Property Australia

Shopping centres step up for testing blitz


When the Victorian Government set a Covid-19 target of 100,000 tests in just two weeks, it turned to shopping centres at the heart of communities for help.

On 27 April, the Andrews Government announced it had carried out 104,000 coronavirus tests but was aiming to test a further 100,000 over the following fortnight.

Drive-thru coronavirus testing sites have since been established at shopping centres around the state, and 55,000 tests were carried out at pop-up clinics in the first week.

Testing units are located in cordoned-off areas in covered carparks, away from customers, retailers and visitors to centres, and are marked with clear signage. People are tested in their vehicles, with medical teams of GPs and nurses onsite seven days a week.

Premier Daniel Andrews has said increased testing provides a clearer picture of how the virus is spreading in the community and will inform the Victorian Government’s decision-making around restrictions.

“With every test we’re getting vital information, and that puts us in a better position to consider slowly easing some of the restrictions that we have in place,” he says.

The GPT Group’s regional general manager Rachel Duggan oversees three centres, including key testing site Highpoint in Maribyrnong.
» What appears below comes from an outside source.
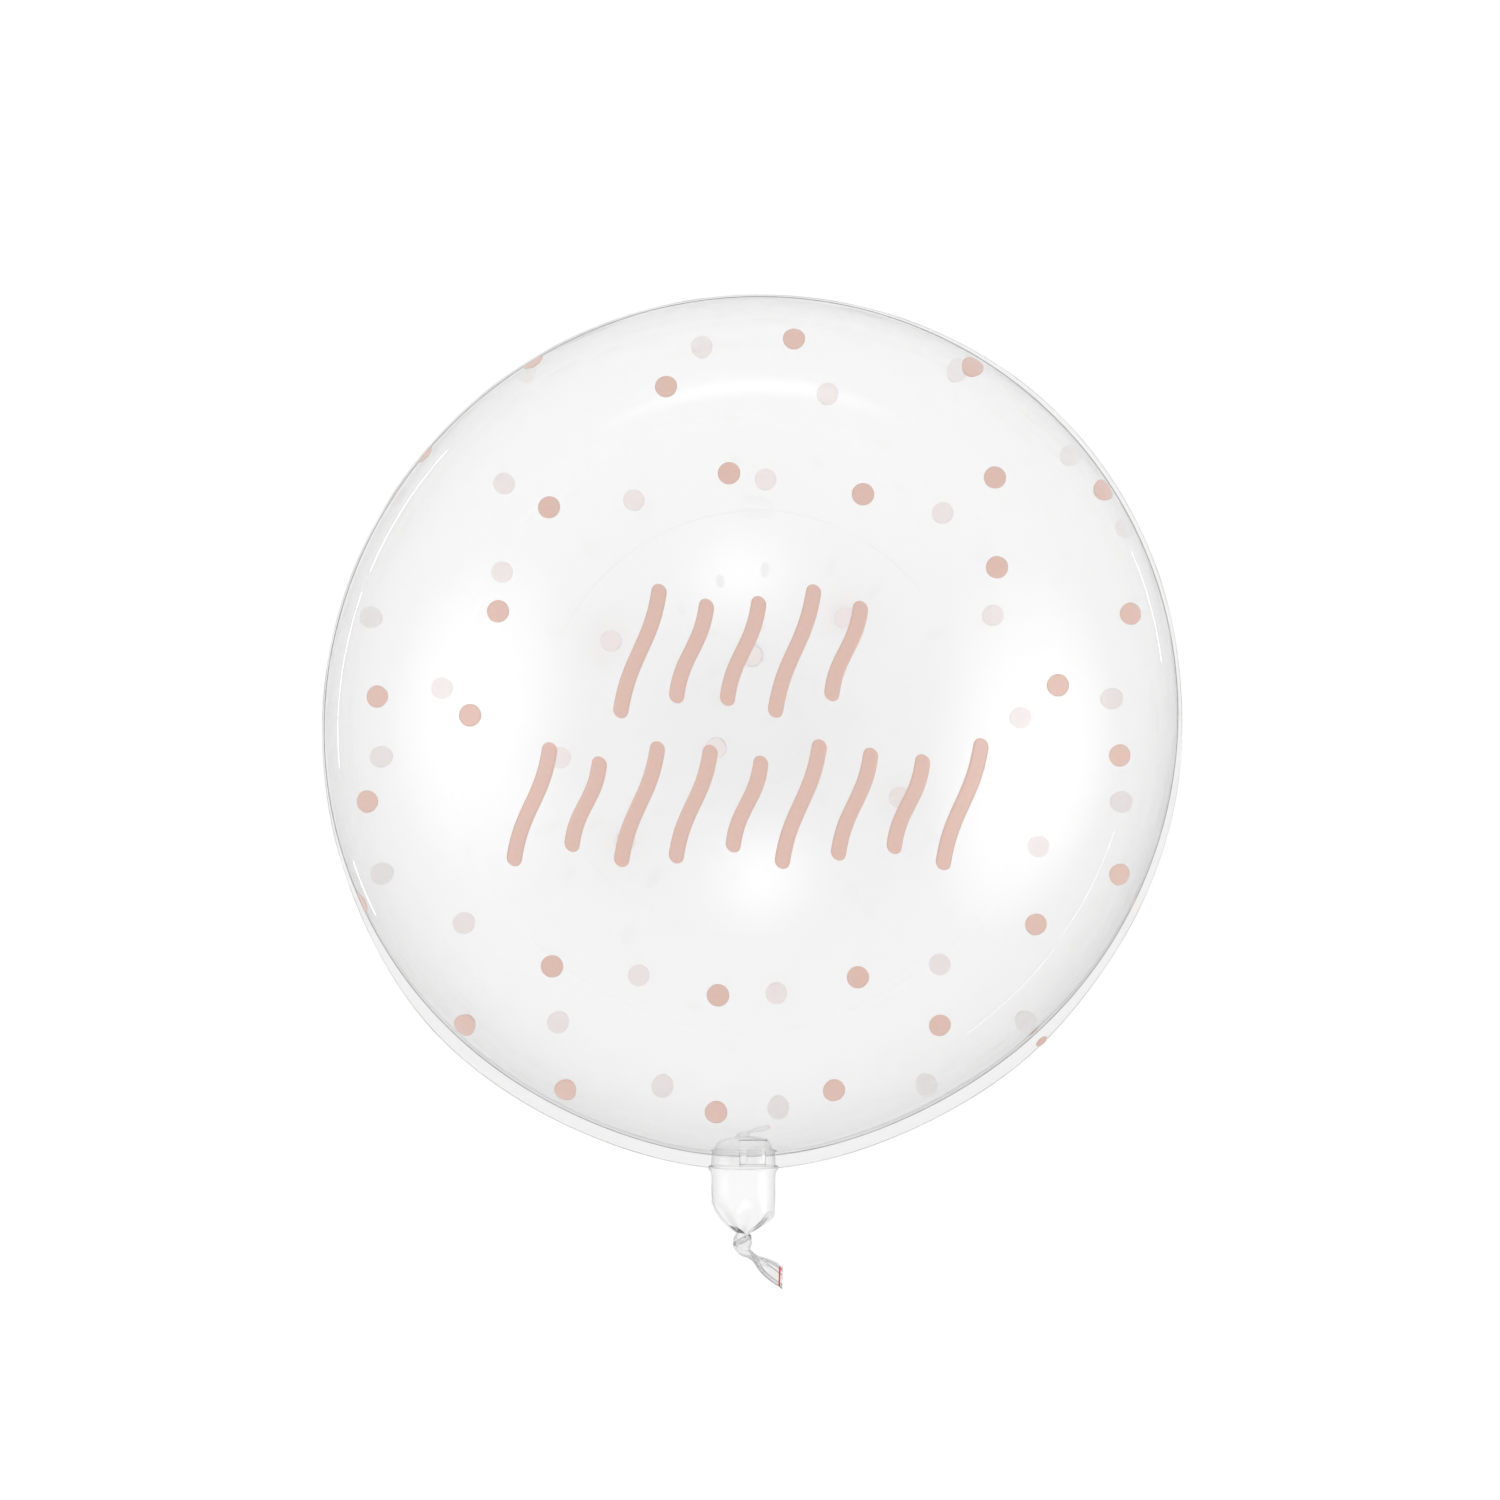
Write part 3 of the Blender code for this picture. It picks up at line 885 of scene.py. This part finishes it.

“There’s a heartbeat that runs under each shopping centre. It’s a key part of infrastructure in every community and a convenient and logical location to enable people to easily access testing,” Duggan says.

While getting sites up and running with just 12 hours’ notice was a “big effort” across the industry, she says the system is “running really smoothly”.

“It hasn’t impacted on our centre operations and is really easy for customers to get in and out. We are proud to play our role in helping the state deal with coronavirus.”

Hundreds of Victorians have also been tested for Covid-19 at Westfield Doncaster, Westfield Fountain Gate, Westfield Knox and Westfield Southland.

Lillian Fadel, group general manager for centre experience at Scentre Group, says “We welcome the Victorian Government’s decision to set up mobile testing sites at shopping centres”.

“As essential community infrastructure, our Westfield centres play an integral role in the lives of our local customers and communities, and we are pleased to be able to support the government and our local communities in enabling more people to readily access testing in their local area.”

Vicinity Centres has five pop-up testing sites at Chadstone, Northland, Bayside, Victoria Gardens and The Glen, and Peter Huddle, the company’s chief operating officer says “we recognise we all have a responsibility to slow the spread of coronavirus”.

Huddle says the pop-up sites at Vicinity’s assets have been very popular, with hundreds of people tested daily.

“We will continue to monitor and act upon the advice of health authorities to ensure our centres continue to be safe for our customers, retailers and the broader community,” he says, adding that shopping centres play an important role in maintaining physical distancing.

“We welcome the state government’s strong stance on widespread testing to ensure the safety of Victorians as we continue to manage the impacts of the ongoing pandemic and move towards recovery,” Huddle concludes.